───── RECORDS SUPPLIED

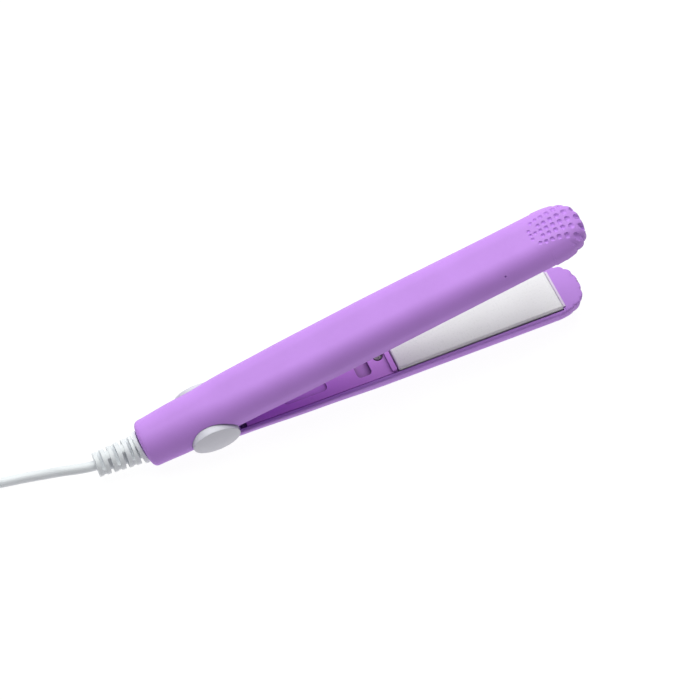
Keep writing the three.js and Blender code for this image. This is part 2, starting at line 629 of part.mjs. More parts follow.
function hankBlank(extra) {
  const middle = (HANK.x0 + HANK.x1) / 2;
  const half = (HANK.x1 - HANK.x0) / 2 + extra;
  const wide = HANK.halfWidth + extra;
  const outline = new THREE.Shape();
  const loop = half - wide;
  const pull = 2 * HANK.waist - HANK.halfWidth + extra;
  outline.moveTo(middle - loop, HANK.y - wide);
  outline.quadraticCurveTo(middle, HANK.y - pull, middle + loop, HANK.y - wide);
  outline.absarc(middle + loop, HANK.y, wide, -Math.PI / 2, Math.PI / 2, false);
  outline.quadraticCurveTo(middle, HANK.y + pull, middle - loop, HANK.y + wide);
  outline.absarc(middle - loop, HANK.y, wide, Math.PI / 2, 1.5 * Math.PI, false);
  const floorZ = HANK.base - TABLE_BELOW_PIVOT - extra;
  return plateAlongZ(outline, floorZ, floorZ + HANK.high + 2 * extra, 8);
}

function tieSolid() {
  const middle = (HANK.x0 + HANK.x1) / 2;
  const wide = HANK.waist + 1.3;
  const low = -TABLE_BELOW_PIVOT;
  const high = low + HANK.base + HANK.high + GAP + TIE.thick;
  const inner = wide - TIE.thick;
  const outer = [middle - TIE.halfLong, middle + TIE.halfLong, HANK.y - wide, HANK.y + wide];
  const hole = [middle - 9, middle + 9, HANK.y - inner, HANK.y + inner];
  return block(...outer, low, high).subtract(block(...hole, low + TIE.thick, high - TIE.thick));
}

function plugSolid() {
  const outline = new THREE.Shape();
  const neck = 5.2;
  const { x0, x1, y, halfWidth } = PLUG;
  const [near, far] = [y - halfWidth, y + halfWidth];
  outline.moveTo(x0, near + 1.5);
  outline.lineTo(x0 + 1.5, near);
  outline.lineTo(x0 + 14, near);
  outline.bezierCurveTo(x0 + 22, near, x1 - 12, y - neck, x1, y - neck + 1.2);
  outline.lineTo(x1, y + neck - 1.2);
  outline.bezierCurveTo(x1 - 12, y + neck, x0 + 22, far, x0 + 14, far);
  outline.lineTo(x0 + 1.5, far);
  outline.lineTo(x0, far - 1.5);
  const low = PLUG.base - TABLE_BELOW_PIVOT;
  let plug = plateAlongZ(outline, low, low + PLUG.high, 6);
  bladePlaces().forEach((place) => {
    plug = plug.subtract(bladeBlock(place, GAP, PLUG.x0 + 3));
  });
  return plug;
}

const bladePlaces = () => [PLUG.y - BLADE.apart / 2, PLUG.y + BLADE.apart / 2];

function bladeBlock(y, extra, x1) {
  const z = BLADE.z - TABLE_BELOW_PIVOT;
  const thick = BLADE.thick / 2 + extra;
  const wide = BLADE.wide / 2 + extra;
  return block(PLUG.x0 - BLADE.long, x1, y - thick, y + thick, z - wide, z + wide);
}

// ---- Assembly -----------------------------------------------------------------------------
function named(name, solid, material) {
  const mesh = new THREE.Mesh(toGeometry(solid), material);
  mesh.name = name;
  return mesh;
}

function armPieces(prefix, side) {
  const group = new THREE.Group();
  group.add(named(`${prefix}_inner_cover`, coverSolid(side), COVER_LILAC));
  group.add(named(`${prefix}_plate`, plateSolid(side), CERAMIC));
  group.add(named(`${prefix}_plate_holder`, frameSolid(side), HOLDER));
  group.add(named(`${prefix}_heater`, heaterSolid(side), HEATER_CASE));
  group.add(named(`${prefix}_heater_clip`, clipSolid(side), STEEL));
  Object.entries(PAD_CENTRES_X).forEach(([place, x]) => {
    group.add(named(`${prefix}_float_pad_${place}`, padSolid(side, x), SILICONE));
  });
  Object.entries(COVER_SCREWS_X).forEach(([place, x]) => {
    group.add(named(`${prefix}_cover_screw_${place}`, screwSolid(side, x), STEEL));
  });
  return group;
}

const upperArm = armPieces('upper', 1);
upperArm.add(named('upper_shell', upperShell(), LILAC));
upperArm.add(named('upper_heater_leads', leadSolid(1, 10, -4.3, 5.3), SLEEVE));
upperArm.add(named('thermal_fuse', rodAlongX(1.5, 36, 46, 3.6, depthZ(1, 5.8), 14), STEEL));
upperArm.add(named('cord_clamp', clampSolid(), WHITE));
upperArm.add(named('cord_clamp_screw_near', clampScrewSolid(-1), STEEL));
upperArm.add(named('cord_clamp_screw_far', clampScrewSolid(1), STEEL));
upperArm.rotation.y = -THREE.MathUtils.degToRad(OPENING_DEG);

const lowerArm = armPieces('lower', -1);
lowerArm.add(named('lower_shell', lowerShell(), LILAC));
lowerArm.add(named('lower_heater_leads', leadSolid(-1, 12.5, -4.3, 5.1), SLEEVE));
lowerArm.add(named('pivot_pin', rodAlongY(PIN_RADIUS, -8.4, 8.4, 0, 0, 24), STEEL));
lowerArm.add(named('pivot_cap_near', capSolid(-1), WHITE));
lowerArm.add(named('pivot_cap_far', capSolid(1), WHITE));
lowerArm.add(named('torsion_spring', springSolid(), STEEL));

const lead = new THREE.Group();
lead.add(named('strain_relief', reliefSolid(), WHITE));
lead.add(named('cord', cordSolid(), WHITE));
lead.add(named('cord_hank', hankBlank(0), WHITE));
lead.add(named('hank_tie', tieSolid(), TIE_BLACK));
lead.add(named('plug_body', plugSolid(), WHITE));
bladePlaces().forEach((y, i) => {
  lead.add(named(`plug_blade_${['near', 'far'][i]}`, bladeBlock(y, 0, PLUG.x0 + 2.7), BRASS));
});

const iron = new THREE.Group();
iron.add(upperArm, lowerArm, lead);
iron.position.set(-ORIGIN_AHEAD_OF_PIVOT, 0, TABLE_BELOW_PIVOT);

export default iron;
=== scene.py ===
"""The looks of a mini hair iron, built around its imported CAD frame.

Shapes are worked out in millimetres about the hinge pivot, with +X towards the tips, and are then
placed in the frame in metres: LOWER for the arm that lies level, UPPER for the arm that is open.
Where a function takes a side of the iron, it is +1 for the upper arm and -1 for the lower arm. A
depth is a distance into an arm from the plane where the two plates meet.
"""

import json
import math

import bmesh
import bpy
from mathutils import Matrix, Vector


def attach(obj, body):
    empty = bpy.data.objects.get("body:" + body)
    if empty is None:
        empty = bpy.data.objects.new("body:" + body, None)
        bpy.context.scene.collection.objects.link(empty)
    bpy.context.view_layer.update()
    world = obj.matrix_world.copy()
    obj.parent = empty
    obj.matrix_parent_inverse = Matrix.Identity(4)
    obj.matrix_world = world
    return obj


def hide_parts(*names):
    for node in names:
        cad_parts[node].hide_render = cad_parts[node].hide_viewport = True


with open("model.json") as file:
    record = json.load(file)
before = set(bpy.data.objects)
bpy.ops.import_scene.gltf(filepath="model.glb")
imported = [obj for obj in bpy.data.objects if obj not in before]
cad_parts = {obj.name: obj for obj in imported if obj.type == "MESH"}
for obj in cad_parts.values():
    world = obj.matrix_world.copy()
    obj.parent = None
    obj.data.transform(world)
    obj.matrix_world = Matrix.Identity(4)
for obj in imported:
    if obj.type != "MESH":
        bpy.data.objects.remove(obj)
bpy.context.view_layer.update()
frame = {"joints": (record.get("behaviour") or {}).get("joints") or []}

MM = 0.001
HINGE = next(joint for joint in frame["joints"] if joint["name"] == "jaw_hinge")
PIVOT = Vector(HINGE["pos_m"])
OPENING = math.radians(HINGE["range_deg"][1])
TABLE_Z = -PIVOT.z / MM  # the table's height, in millimetres from the pivot
LOWER = Matrix.Translation(PIVOT) @ Matrix.Scale(MM, 4)
UPPER = Matrix.Translation(PIVOT) @ Matrix.Rotation(-OPENING, 4, "Y") @ Matrix.Scale(MM, 4)


# ---- Camera ---------------------------------------------------------------------------------
CAMERA_ELEVATION = math.radians(59.5)
CAMERA_TURN = math.radians(23.27)  # how far the camera looks round from +Y towards +X
CAMERA_DISTANCE = 0.700
CAMERA_LENS = 110.58
CAMERA_SENSOR = 36
CAMERA_AIM = (0.04735, 0.02157)  # right of and above the pivot, as the camera sees it


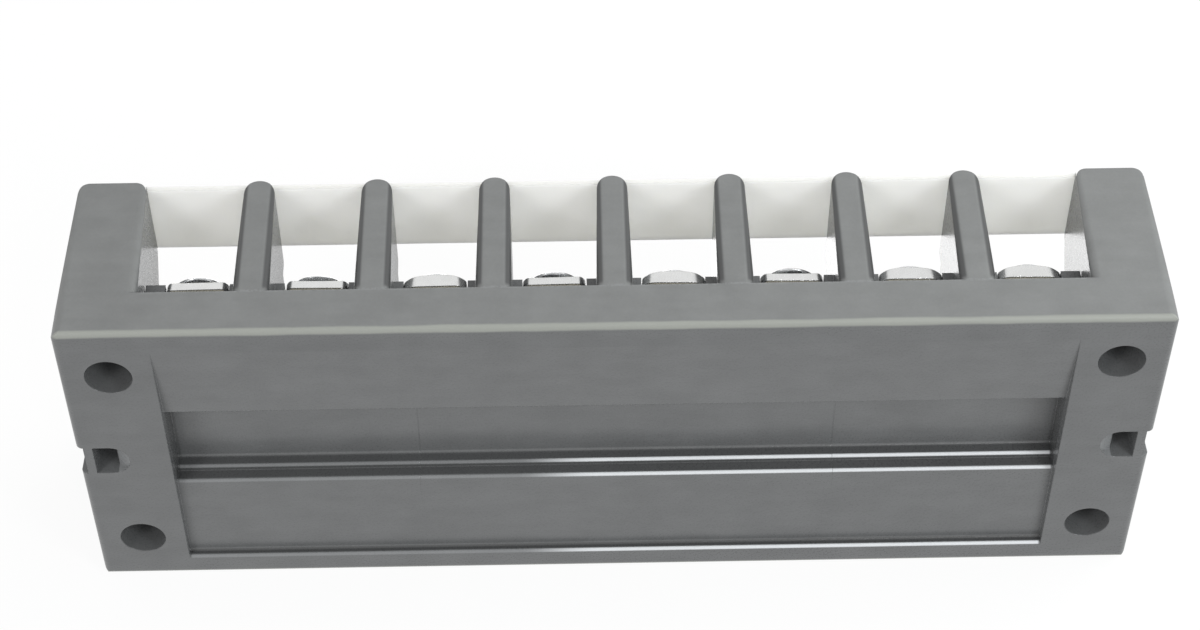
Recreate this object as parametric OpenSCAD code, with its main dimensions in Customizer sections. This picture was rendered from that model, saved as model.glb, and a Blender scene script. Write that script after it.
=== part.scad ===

──────────

▸ WHAT YOU WILL DO
Please return, exactly as they appear, the lines starting at the one that contains "const iron = new THREE.Group();" and ending at the one that contains "for node in".

▸ EXERCISE SOLUTION
const iron = new THREE.Group();
iron.add(upperArm, lowerArm, lead);
iron.position.set(-ORIGIN_AHEAD_OF_PIVOT, 0, TABLE_BELOW_PIVOT);

export default iron;
=== scene.py ===
"""The looks of a mini hair iron, built around its imported CAD frame.

Shapes are worked out in millimetres about the hinge pivot, with +X towards the tips, and are then
placed in the frame in metres: LOWER for the arm that lies level, UPPER for the arm that is open.
Where a function takes a side of the iron, it is +1 for the upper arm and -1 for the lower arm. A
depth is a distance into an arm from the plane where the two plates meet.
"""

import json
import math

import bmesh
import bpy
from mathutils import Matrix, Vector


def attach(obj, body):
    empty = bpy.data.objects.get("body:" + body)
    if empty is None:
        empty = bpy.data.objects.new("body:" + body, None)
        bpy.context.scene.collection.objects.link(empty)
    bpy.context.view_layer.update()
    world = obj.matrix_world.copy()
    obj.parent = empty
    obj.matrix_parent_inverse = Matrix.Identity(4)
    obj.matrix_world = world
    return obj


def hide_parts(*names):
    for node in names:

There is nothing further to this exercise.